[lbo-talk] catastrophy

Andy andy274 at gmail.com
Wed Mar 16 10:50:00 PDT 2011


On Wed, Mar 16, 2011 at 1:02 PM, Wojtek S <wsoko52 at gmail.com> wrote:


> questioned or critically examined.  It does not a bit surprise me that
> nuclear power tends to be viewed as "safer" by physicists or engineers
> than by general public.  In the same vein, turbulence is not a big
> deal to airline pilots, but it scares the living shit out of the
> passengers.

Yes, but turbulence genuinely isn't a big risk, provided you're strapped in, and the people I'm talking about aren't nuclear specialists. On the contrary, it's the apparent specialists who are providing a coherent account of events.

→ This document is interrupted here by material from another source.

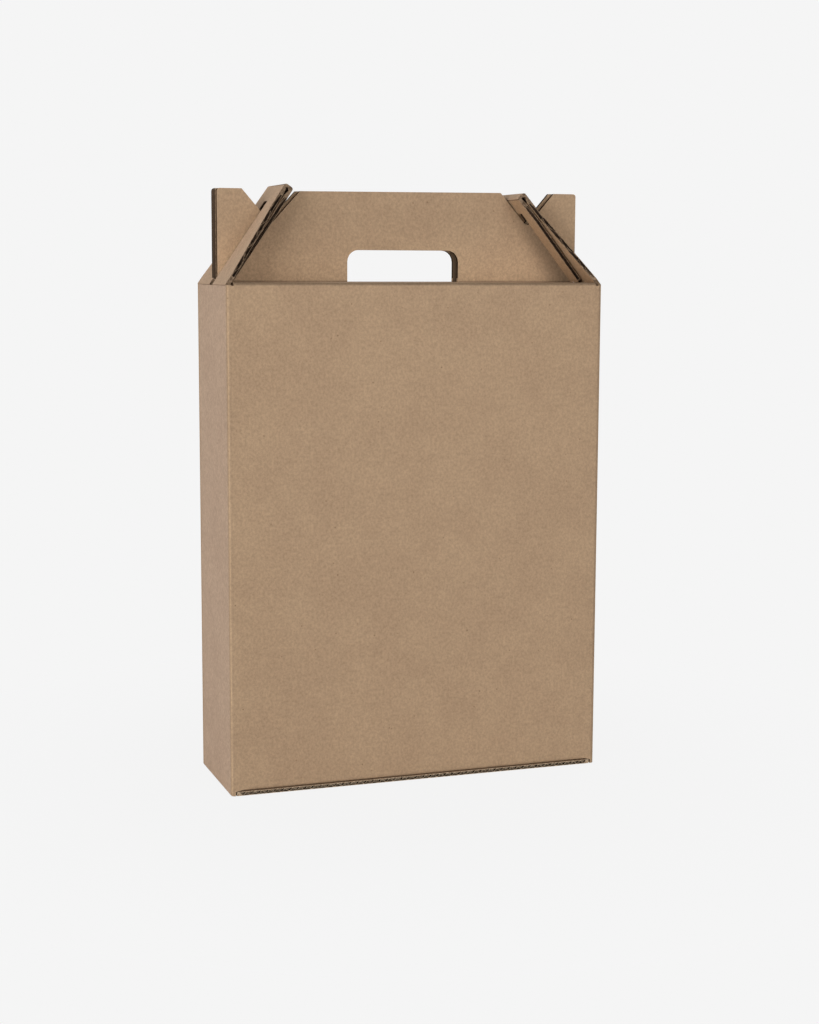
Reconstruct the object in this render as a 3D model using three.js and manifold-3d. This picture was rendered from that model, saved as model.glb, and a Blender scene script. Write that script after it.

The people I'm talking about assert things that are manifestly untrue except in absurd, legalistic senses: Yes, the plant wasn't washed out to sea or immediately rupture, and so in that sense survived, but you don't salvage a reactor with a partially melted core pumped full of corrosive seawater. They're "under control" insofar as a self-sustaining fission reaction was stopped, but without active cooling the heat from the decay still wrecks the core and provides us with the current drama, and possibly melts the fuel together to get your fission reactor back. It's positively Rumsfeldian.